-- Start of Source material --

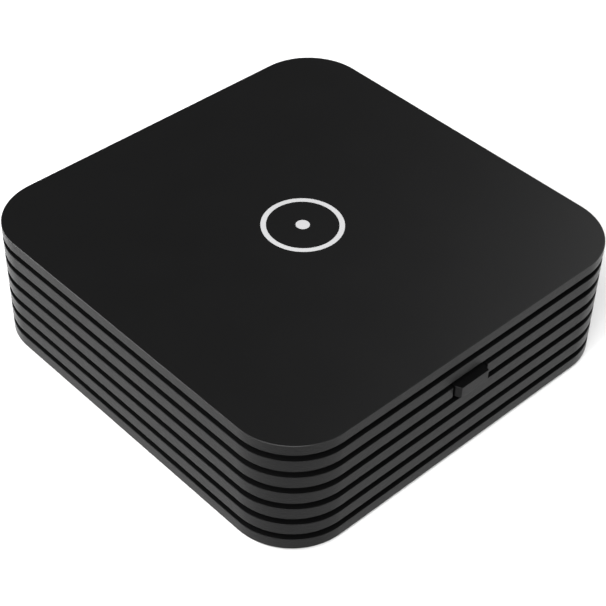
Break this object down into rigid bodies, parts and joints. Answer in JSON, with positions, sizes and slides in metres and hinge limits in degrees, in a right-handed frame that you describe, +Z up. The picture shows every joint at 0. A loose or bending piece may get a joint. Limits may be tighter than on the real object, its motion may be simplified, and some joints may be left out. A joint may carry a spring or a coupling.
{
  "type": "streaming media player",
  "caption": "Square black set-top media player with deep horizontal ribs round its sides, a push button in one rib, sockets at the back and side and boards inside",
  "frame": {"origin": "centre of the casing's base, on the surface that the feet stand on", "axes": "+Z up; the front with the power button faces -Y; the rear sockets face +Y; the USB and card sockets face +X"},
  "size_m": [0.11, 0.1114, 0.0333],
  "materials": {
    "cover_plastic": "satin, very fine even grain",
    "rib_plastic": "fine spark-eroded grain",
    "base_plastic": "fine spark-eroded grain",
    "mark_inlay": "light grey, satin",
    "label_film": "blank matt silver film",
    "foot_rubber": "matt",
    "screw_steel": "zinc plated",
    "board_laminate": "solder mask over glass laminate",
    "chip_resin": "moulded resin",
    "can_aluminium": "drawn can",
    "sink_aluminium": "extruded",
    "shield_steel": "tin plated",
    "antenna_foil": "copper foil on film",
    "contact_gold": "gold plated",
    "cable_jacket": "smooth jacket",
    "pad_silicone": "soft silicone",
    "insert_plastic": "natural nylon",
    "plunger_plastic": "nylon",
    "socket_plastic": "glass filled nylon",
    "red_lens": "clear red",
    "lamp_resin": "clear resin",
    "window_plastic": "infrared-passing dark plastic",
    "flat_cable": "polyester film"
  },
  "bodies": {
    "casing": {"top_cover": "cover_plastic", "top_mark": "mark_inlay", "rib_frame": "rib_plastic", "bottom_cover": "base_plastic", "rear_io_panel": "base_plastic", "side_io_panel": "base_plastic", "foot_front_left": "foot_rubber", "foot_front_right": "foot_rubber", "foot_rear_left": "foot_rubber", "foot_rear_right": "foot_rubber", "rating_label": "label_film", "case_screws": "screw_steel", "board_screws": "screw_steel", "main_board": "board_laminate", "soc_chip": "chip_resin", "memory_chips": "chip_resin", "flash_chip": "chip_resin", "power_inductors": "chip_resin", "capacitors": "can_aluminium", "crystal": "shield_steel", "wifi_module": "board_laminate", "wifi_shield": "shield_steel", "wifi_antenna_left": "antenna_foil", "wifi_antenna_front": "antenna_foil", "antenna_cables": "cable_jacket", "antenna_plugs": "contact_gold", "thermal_pad": "pad_silicone", "heat_sink": "sink_aluminium", "heat_sink_pins": "insert_plastic", "heat_sink_springs": "screw_steel", "dc_jack": "socket_plastic", "dc_jack_pin": "shield_steel", "ethernet_jack": "shield_steel", "ethernet_contacts": "contact_gold", "hdmi_shell": "shield_steel", "hdmi_tongue": "socket_plastic", "optical_port": "socket_plastic", "optical_lens": "red_lens", "shutter_pin": "screw_steel", "av_jack": "socket_plastic", "usb_shell_rear": "shield_steel", "usb_shell_front": "shield_steel", "usb_tongue_rear": "insert_plastic", "usb_tongue_front": "insert_plastic", "card_socket": "shield_steel", "front_board": "board_laminate", "power_switch": "chip_resin", "ir_receiver": "chip_resin", "status_led": "lamp_resin", "ir_window": "window_plastic", "front_cable": "flat_cable", "cable_sockets": "insert_plastic", "reset_switch": "chip_resin"},
    "button": {"power_button": "rib_plastic"},
    "switch_plunger": {"power_switch_plunger": "plunger_plastic"},
    "shutter": {"optical_shutter": "socket_plastic"},
    "reset_button": {"reset_plunger": "insert_plastic"}
  },
  "joints": [
    {"name": "button_press", "type": "slide", "parent": "casing", "child": "button", "axis": [0, 1, 0], "range_m": [0, 0.0004], "stiffness_N_per_m": 4000, "springref_m": -0.0003},
    {"name": "switch_press", "type": "slide", "parent": "casing", "child": "switch_plunger", "axis": [0, 1, 0], "range_m": [0, 0.0004]},
    {"name": "shutter_swing", "type": "hinge", "parent": "casing", "child": "shutter", "pos_m": [-0.0215, 0.0519, 0.01945], "axis": [-1, 0, 0], "range_deg": [0, 90], "stiffness_Nm_per_rad": 0.00005, "springref_deg": -28.65},
    {"name": "reset_press", "type": "slide", "parent": "casing", "child": "reset_button", "axis": [0, 0, 1], "range_m": [0, 0.00025], "stiffness_N_per_m": 2000, "springref_m": -0.0003}
  ],
  "couplings": [
    {"joint": "switch_press", "follows": "button_press", "ratio": 1}
  ]
}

-- End of Source material --

- _What is required_
Reproduce the complete set of lines precisely as supplied.

- _Exercise answer_
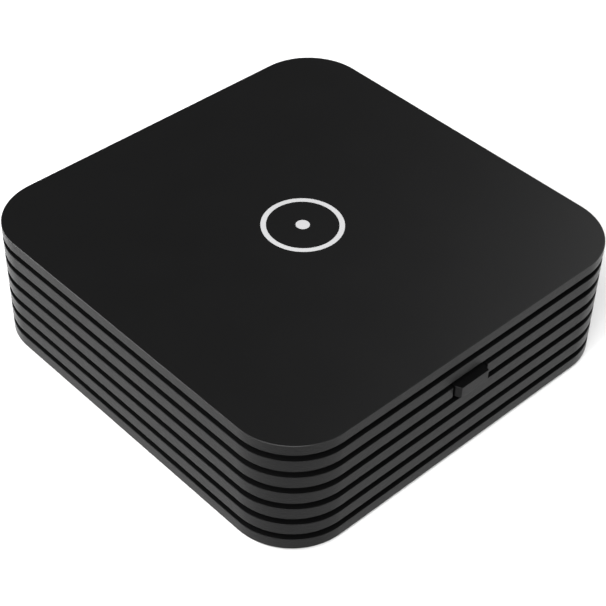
Break this object down into rigid bodies, parts and joints. Answer in JSON, with positions, sizes and slides in metres and hinge limits in degrees, in a right-handed frame that you describe, +Z up. The picture shows every joint at 0. A loose or bending piece may get a joint. Limits may be tighter than on the real object, its motion may be simplified, and some joints may be left out. A joint may carry a spring or a coupling.
{
  "type": "streaming media player",
  "caption": "Square black set-top media player with deep horizontal ribs round its sides, a push button in one rib, sockets at the back and side and boards inside",
  "frame": {"origin": "centre of the casing's base, on the surface that the feet stand on", "axes": "+Z up; the front with the power button faces -Y; the rear sockets face +Y; the USB and card sockets face +X"},
  "size_m": [0.11, 0.1114, 0.0333],
  "materials": {
    "cover_plastic": "satin, very fine even grain",
    "rib_plastic": "fine spark-eroded grain",
    "base_plastic": "fine spark-eroded grain",
    "mark_inlay": "light grey, satin",
    "label_film": "blank matt silver film",
    "foot_rubber": "matt",
    "screw_steel": "zinc plated",
    "board_laminate": "solder mask over glass laminate",
    "chip_resin": "moulded resin",
    "can_aluminium": "drawn can",
    "sink_aluminium": "extruded",
    "shield_steel": "tin plated",
    "antenna_foil": "copper foil on film",
    "contact_gold": "gold plated",
    "cable_jacket": "smooth jacket",
    "pad_silicone": "soft silicone",
    "insert_plastic": "natural nylon",
    "plunger_plastic": "nylon",
    "socket_plastic": "glass filled nylon",
    "red_lens": "clear red",
    "lamp_resin": "clear resin",
    "window_plastic": "infrared-passing dark plastic",
    "flat_cable": "polyester film"
  },
  "bodies": {
    "casing": {"top_cover": "cover_plastic", "top_mark": "mark_inlay", "rib_frame": "rib_plastic", "bottom_cover": "base_plastic", "rear_io_panel": "base_plastic", "side_io_panel": "base_plastic", "foot_front_left": "foot_rubber", "foot_front_right": "foot_rubber", "foot_rear_left": "foot_rubber", "foot_rear_right": "foot_rubber", "rating_label": "label_film", "case_screws": "screw_steel", "board_screws": "screw_steel", "main_board": "board_laminate", "soc_chip": "chip_resin", "memory_chips": "chip_resin", "flash_chip": "chip_resin", "power_inductors": "chip_resin", "capacitors": "can_aluminium", "crystal": "shield_steel", "wifi_module": "board_laminate", "wifi_shield": "shield_steel", "wifi_antenna_left": "antenna_foil", "wifi_antenna_front": "antenna_foil", "antenna_cables": "cable_jacket", "antenna_plugs": "contact_gold", "thermal_pad": "pad_silicone", "heat_sink": "sink_aluminium", "heat_sink_pins": "insert_plastic", "heat_sink_springs": "screw_steel", "dc_jack": "socket_plastic", "dc_jack_pin": "shield_steel", "ethernet_jack": "shield_steel", "ethernet_contacts": "contact_gold", "hdmi_shell": "shield_steel", "hdmi_tongue": "socket_plastic", "optical_port": "socket_plastic", "optical_lens": "red_lens", "shutter_pin": "screw_steel", "av_jack": "socket_plastic", "usb_shell_rear": "shield_steel", "usb_shell_front": "shield_steel", "usb_tongue_rear": "insert_plastic", "usb_tongue_front": "insert_plastic", "card_socket": "shield_steel", "front_board": "board_laminate", "power_switch": "chip_resin", "ir_receiver": "chip_resin", "status_led": "lamp_resin", "ir_window": "window_plastic", "front_cable": "flat_cable", "cable_sockets": "insert_plastic", "reset_switch": "chip_resin"},
    "button": {"power_button": "rib_plastic"},
    "switch_plunger": {"power_switch_plunger": "plunger_plastic"},
    "shutter": {"optical_shutter": "socket_plastic"},
    "reset_button": {"reset_plunger": "insert_plastic"}
  },
  "joints": [
    {"name": "button_press", "type": "slide", "parent": "casing", "child": "button", "axis": [0, 1, 0], "range_m": [0, 0.0004], "stiffness_N_per_m": 4000, "springref_m": -0.0003},
    {"name": "switch_press", "type": "slide", "parent": "casing", "child": "switch_plunger", "axis": [0, 1, 0], "range_m": [0, 0.0004]},
    {"name": "shutter_swing", "type": "hinge", "parent": "casing", "child": "shutter", "pos_m": [-0.0215, 0.0519, 0.01945], "axis": [-1, 0, 0], "range_deg": [0, 90], "stiffness_Nm_per_rad": 0.00005, "springref_deg": -28.65},
    {"name": "reset_press", "type": "slide", "parent": "casing", "child": "reset_button", "axis": [0, 0, 1], "range_m": [0, 0.00025], "stiffness_N_per_m": 2000, "springref_m": -0.0003}
  ],
  "couplings": [
    {"joint": "switch_press", "follows": "button_press", "ratio": 1}
  ]
}